Stored data:

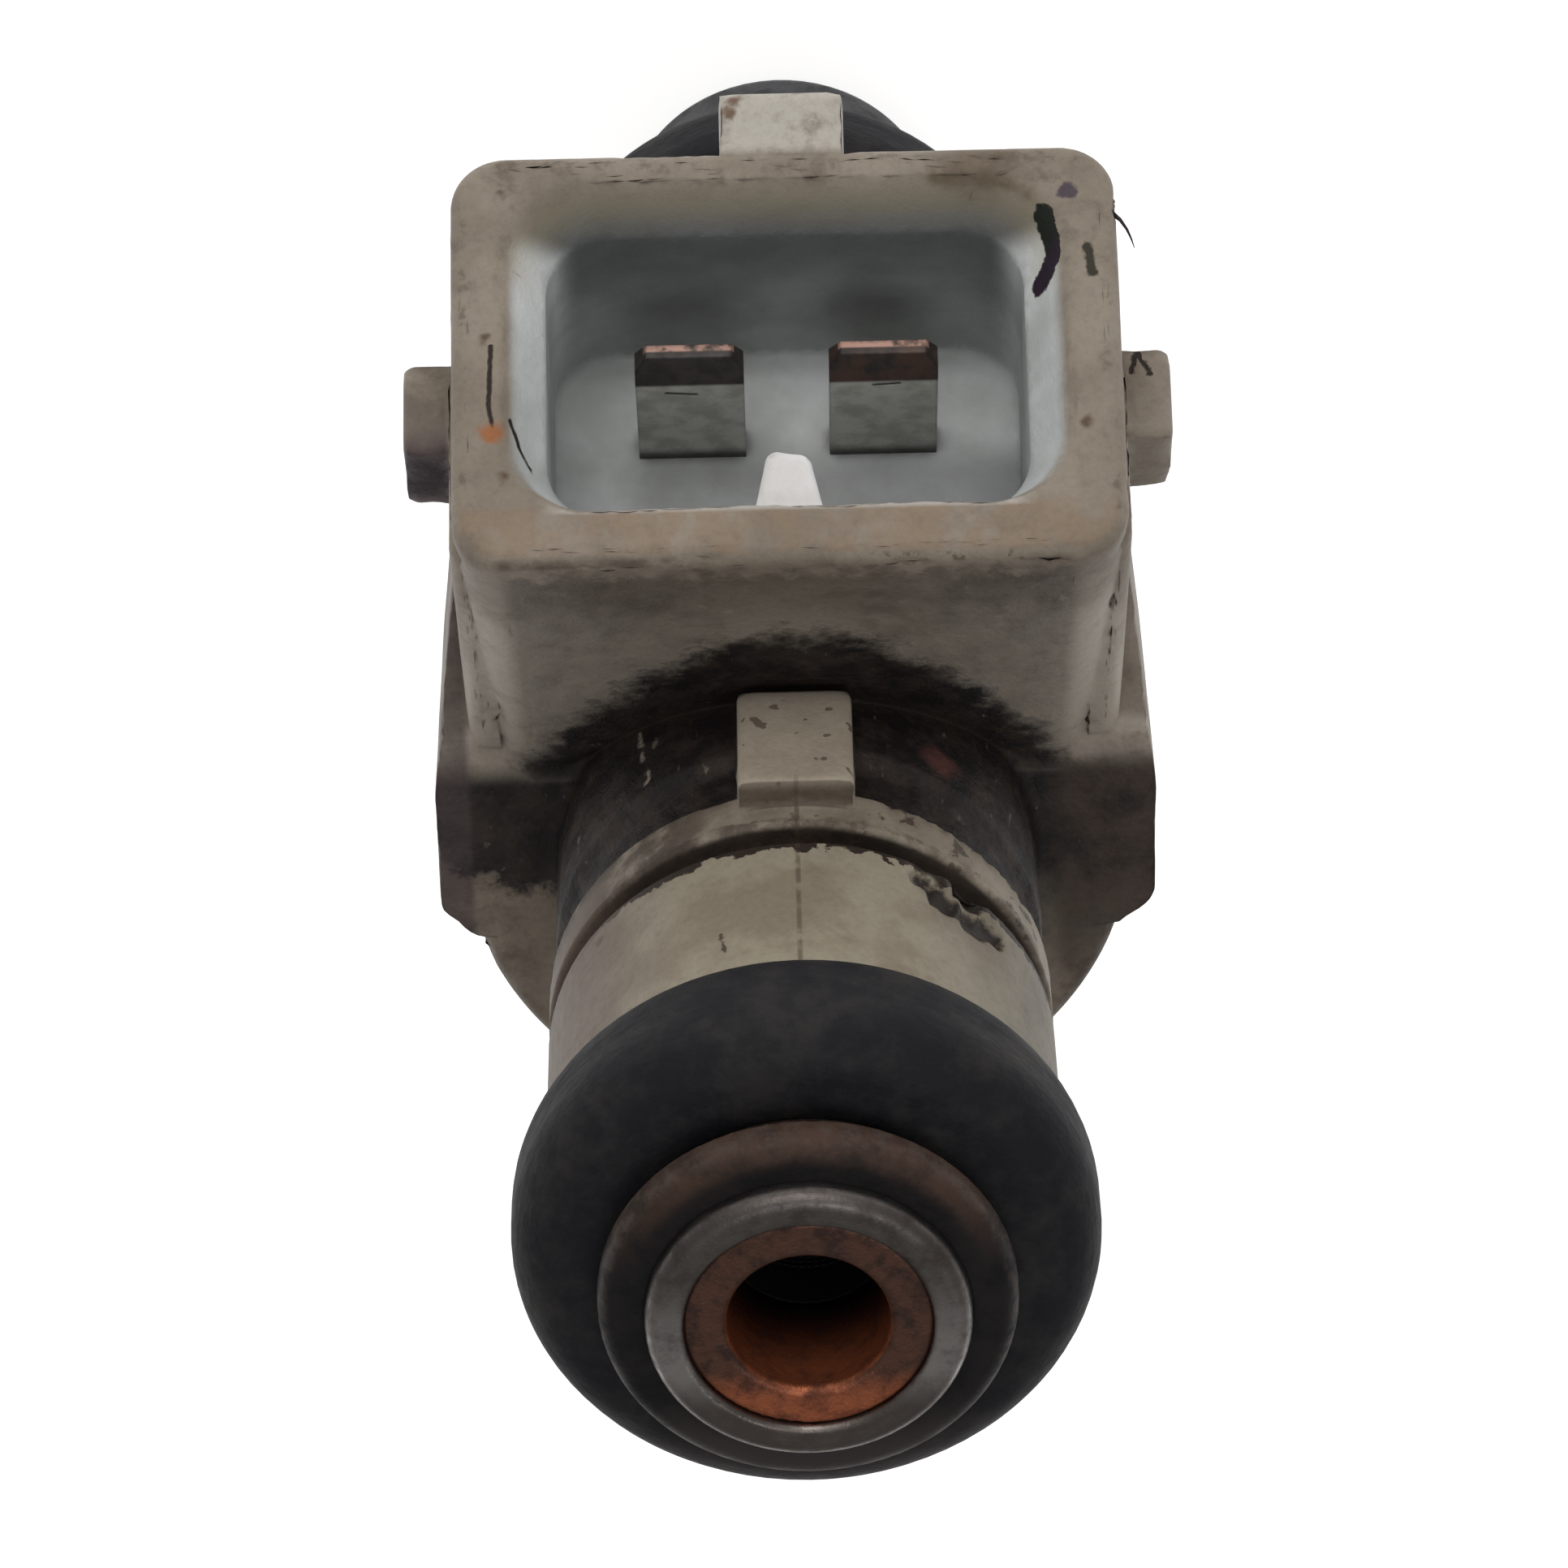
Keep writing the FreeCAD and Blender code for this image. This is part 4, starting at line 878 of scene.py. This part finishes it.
def bright_steel():
    """Turned steel whose upper lip has tarnished towards the socket."""
    paint = Paint("bright_steel")
    tarnish = tarnish_of(paint)
    colour = paint.mix(tarnish, tone(146, 142, 140), tone(104, 100, 98))
    shaded = paint.both(paint.rise(paint.z, 3.6, 4.1), paint.rise(paint.y, 1.2, 2.6),
                        paint.rise(paint.radius(), 2.95, 3.15))
    colour = paint.mix(shaded, colour, tone(90, 83, 79))
    lip = paint.both(paint.rise(paint.z, 3.6, 4.1), paint.rise(paint.radius(), 2.5, 2.9),
                     paint.rise(paint.y, 1.0, -2.0))
    colour = paint.mix(paint.part(lip, 0.75), colour, tone(58, 50, 46))
    rough = paint.plus(paint.plus(0.26, tarnish, 0.2), lip, 0.15)
    return paint.finish(colour, rough, metallic=1.0, normal=tool_rings(paint))


def bronze():
    """Rusty bronze; its walls painted bright as lit and its upward face darker as painted shade, painted
    shade deeper down the hole, and dark at its outer edge.
    """
    paint = Paint("bronze")
    rust = paint.rise(paint.noise(1.5, 5, 0.7), 0.4, 0.66)
    # painted light and shade: a bright orange copy of the bronze for the lit walls, a dark one for the
    # upward face
    wall = paint.mix(rust, tone(152, 86, 56), tone(98, 54, 38))
    face = paint.mix(rust, tone(84, 56, 44), tone(52, 36, 31))
    shaded_upward = paint.both(paint.rise(paint.split(paint.facing())[2], 0.4, 0.8),
                        paint.rise(paint.y, 2.4, 1.2))
    edge = paint.rise(paint.radius(), 2.95, 3.1)
    pits = paint.noise(4.5, 4, 0.7)
    normal = paint.bump(pits, 0.03)
    rough = paint.plus(0.38, rust, 0.25)
    # painted shade deeper down the hole
    wall = paint.mix(paint.rise(paint.z, 3.4, 0.6), wall, tone(26, 20, 26))
    colour = paint.mix(edge, paint.mix(shaded_upward, wall, face), tone(30, 22, 20))
    return paint.finish(colour, rough, metallic=0.7, normal=normal)


def tinned_blade():
    """A tinned blade whose tapered end has lost its tin."""
    paint = Paint("tinned_blade")
    far, depth = socket_places(paint)
    film = paint.rise(paint.noise(1.3, 4, 0.6), 0.38, 0.66)
    colour = paint.mix(film, tone(184, 183, 176), tone(158, 156, 148))
    taper = paint.rise(depth, 3.95, 3.8)
    bare = paint.mix(paint.rise(paint.x, 0.5, -0.5), tone(56, 50, 47), tone(70, 50, 42))
    colour = paint.mix(taper, colour, paint.mix(film, bare, tone(40, 36, 34)))
    # a painted coppery highlight along the tip's edge
    tip_highlight = paint.both(paint.rise(depth, 2.86, 2.80), paint.rise(far, 1.42, 1.48),
                     paint.rise(paint.noise(2.4), 0.3, 0.5))
    colour = paint.mix(tip_highlight, colour, tone(168, 132, 118))
    foot = paint.rise(depth, 7.3, 7.9)
    colour = paint.mix(foot, colour, tone(60, 58, 54))
    dents = paint.either(*[paint.stroke(start, end, 0.05, 0.04) for start, end in BLADE_MARKS])
    colour = paint.mix(dents, colour, tone(34, 32, 30))
    brush = paint.noise(3.0, 3, 0.5, at=paint.stretch(4.0, 0.6, 0.6))
    normal = paint.bump(brush, 0.01)
    normal = paint.bump(dents, -0.05, under=normal)
    return paint.finish(colour, paint.plus(0.36, film, 0.2),
                        metallic=0.25, normal=normal)


def copper_wire():
    """The winding's turns, as bump and colour over one solid."""
    paint = Paint("copper_wire")
    turns = paint.math("SINE", paint.math("MULTIPLY", paint.z, 30.0))
    colour = paint.mix(paint.rise(turns, -0.8, 0.8), tone(120, 60, 34), tone(196, 112, 66))
    return paint.finish(colour, paint.plus(0.3, paint.noise(2.0), 0.2),
                        metallic=0.9, normal=paint.bump(turns, 0.03))


def mesh_wire():
    """The screen's round and long wires over one solid."""
    paint = Paint("mesh_wire")
    angle = paint.math("ARCTAN2", paint.y, paint.x)
    round_wires = paint.math("SINE", paint.math("MULTIPLY", paint.z, 32.0))
    long_wires = paint.math("SINE", paint.math("MULTIPLY", angle, 66.0))
    weave = paint.math("MAXIMUM", round_wires, long_wires)
    colour = paint.mix(paint.rise(weave, 0.0, 0.9), tone(16, 15, 18), tone(48, 46, 50))
    return paint.finish(colour, 0.5, metallic=0.4, normal=paint.bump(weave, 0.03))


def make_materials():
    """Every CAD node's finish, by the record's slot."""
    return {
        "cream_moulding": cream_moulding(),
        "seal_rubber": seal_rubber(),
        "bright_steel": bright_steel(),
        "tarnished_steel": tarnished_steel(),
        "bronze": bronze(),
        "filter_plastic": plain_plastic("filter_plastic", tone(32, 28, 34), tone(20, 18, 24)),
        "mesh_wire": mesh_wire(),
        "spring_steel": turned_metal("spring_steel", tone(150, 148, 146), tone(96, 94, 92), 0.3),
        "soft_iron": turned_metal("soft_iron", tone(142, 140, 138), tone(104, 100, 97), 0.35),
        "ball_steel": turned_metal("ball_steel", tone(186, 186, 188), tone(160, 160, 162), 0.12),
        "bobbin_plastic": plain_plastic("bobbin_plastic", tone(64, 60, 54), tone(44, 41, 38)),
        "copper_wire": copper_wire(),
        "tinned_blade": tinned_blade(),
        "black_plastic": plain_plastic("black_plastic", tone(46, 46, 50), tone(32, 32, 35)),
    }


def dress_nodes(materials):
    """Gives each CAD node the finish of its slot, and smooth shading over its curved faces."""
    for part in frame["record"]["subparts"]:
        node = NODES[part["node"]]
        node.data.materials.clear()
        node.data.materials.append(materials[part["material_slot"]])
        for polygon in node.data.polygons:
            polygon.use_smooth = True
            polygon.material_index = 0
        node.data.set_sharp_from_angle(angle=SMOOTH_BELOW)


make_camera()
make_world()
make_lights()
make_floor()
finishes = make_materials()
dress_nodes(finishes)
make_worn_moulding(finishes["cream_moulding"])
make_live_spring()
bpy.context.scene.view_settings.view_transform = "Standard"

Short problem: Each line from the start of the listing above through the line containing "rough, metallic=1.0, normal=tool_rings(paint))" should be copied exactly, please, with no other lines added.

Result:
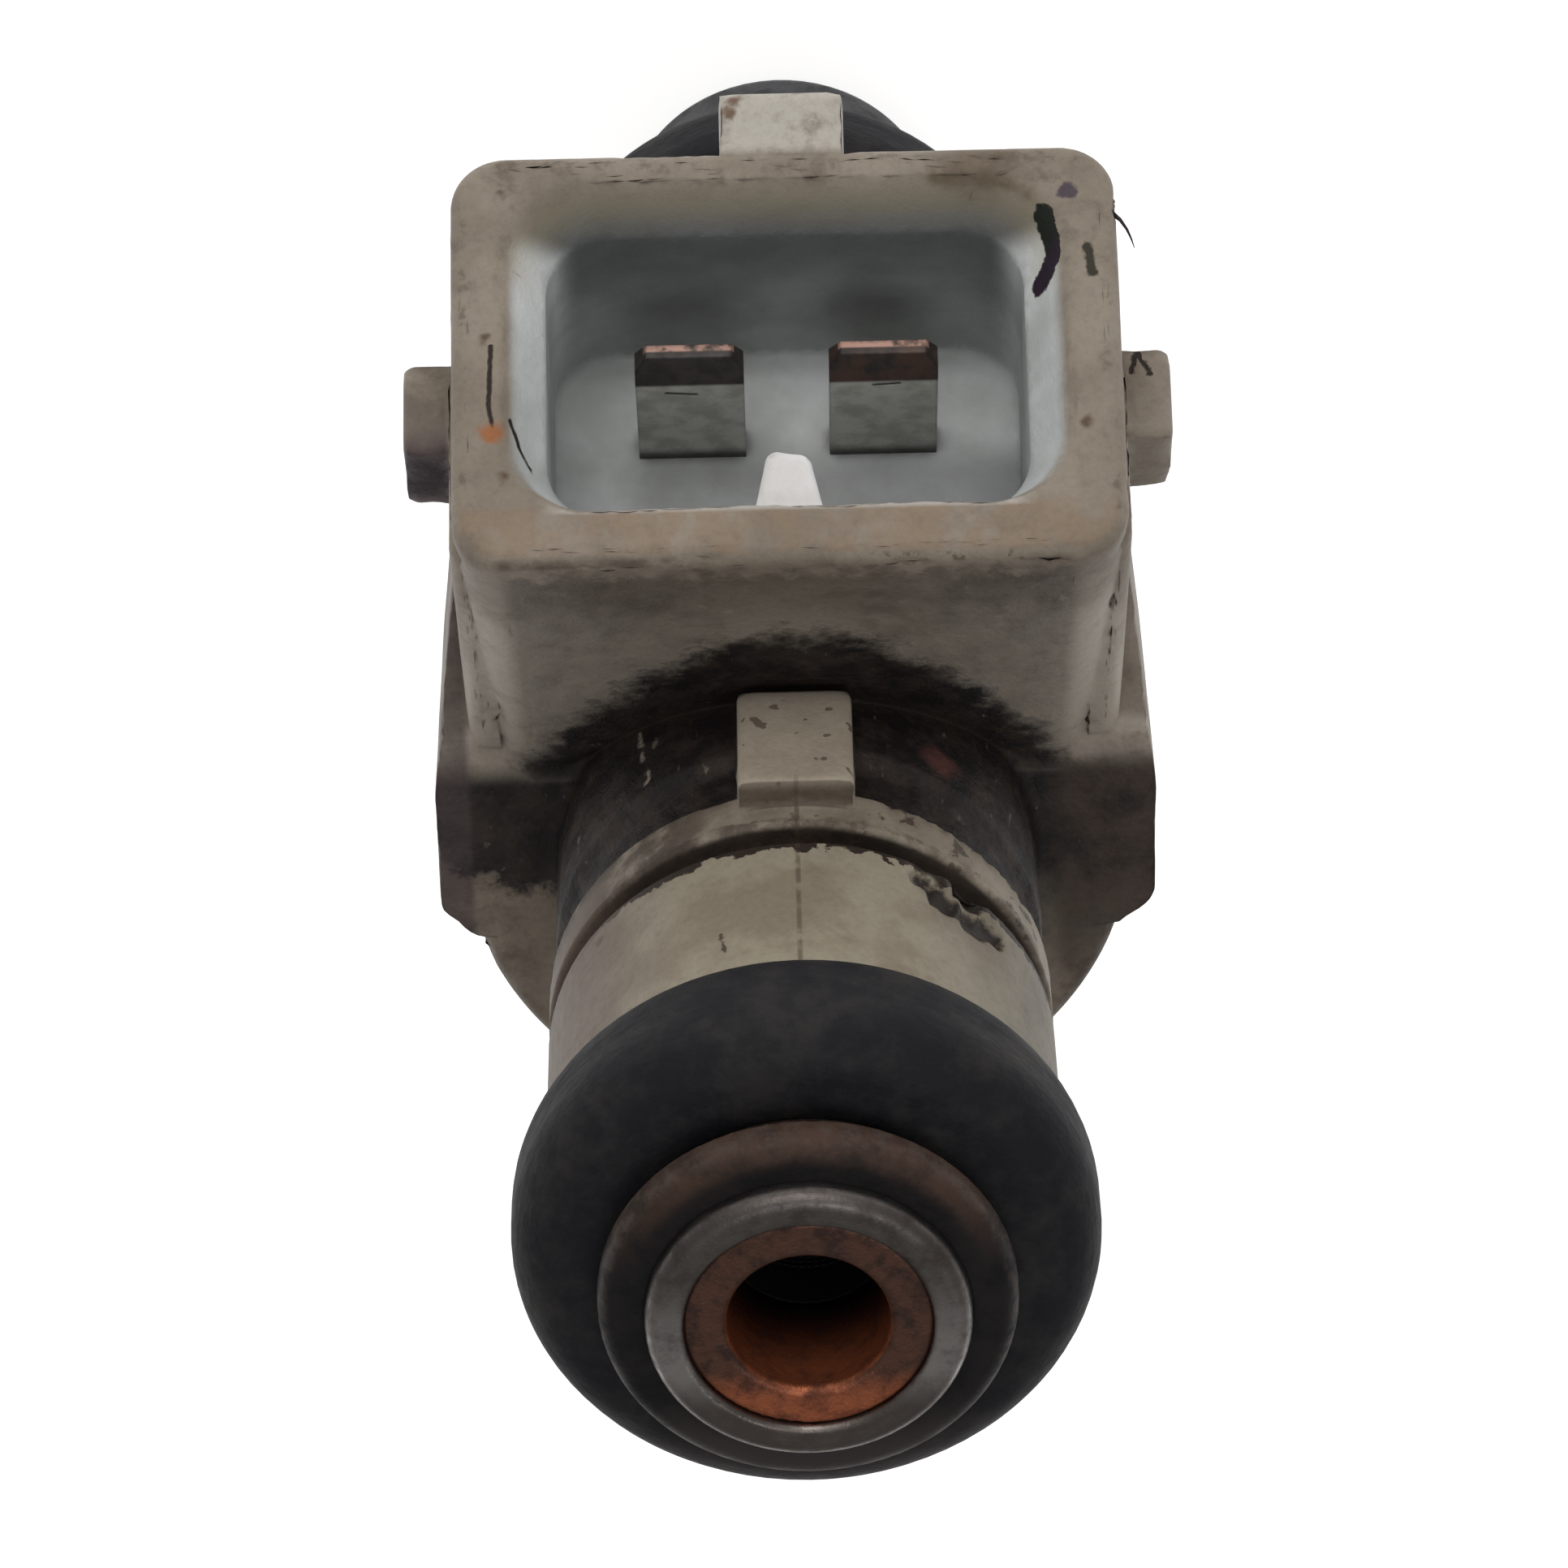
Keep writing the FreeCAD and Blender code for this image. This is part 4, starting at line 878 of scene.py. This part finishes it.
def bright_steel():
    """Turned steel whose upper lip has tarnished towards the socket."""
    paint = Paint("bright_steel")
    tarnish = tarnish_of(paint)
    colour = paint.mix(tarnish, tone(146, 142, 140), tone(104, 100, 98))
    shaded = paint.both(paint.rise(paint.z, 3.6, 4.1), paint.rise(paint.y, 1.2, 2.6),
                        paint.rise(paint.radius(), 2.95, 3.15))
    colour = paint.mix(shaded, colour, tone(90, 83, 79))
    lip = paint.both(paint.rise(paint.z, 3.6, 4.1), paint.rise(paint.radius(), 2.5, 2.9),
                     paint.rise(paint.y, 1.0, -2.0))
    colour = paint.mix(paint.part(lip, 0.75), colour, tone(58, 50, 46))
    rough = paint.plus(paint.plus(0.26, tarnish, 0.2), lip, 0.15)
    return paint.finish(colour, rough, metallic=1.0, normal=tool_rings(paint))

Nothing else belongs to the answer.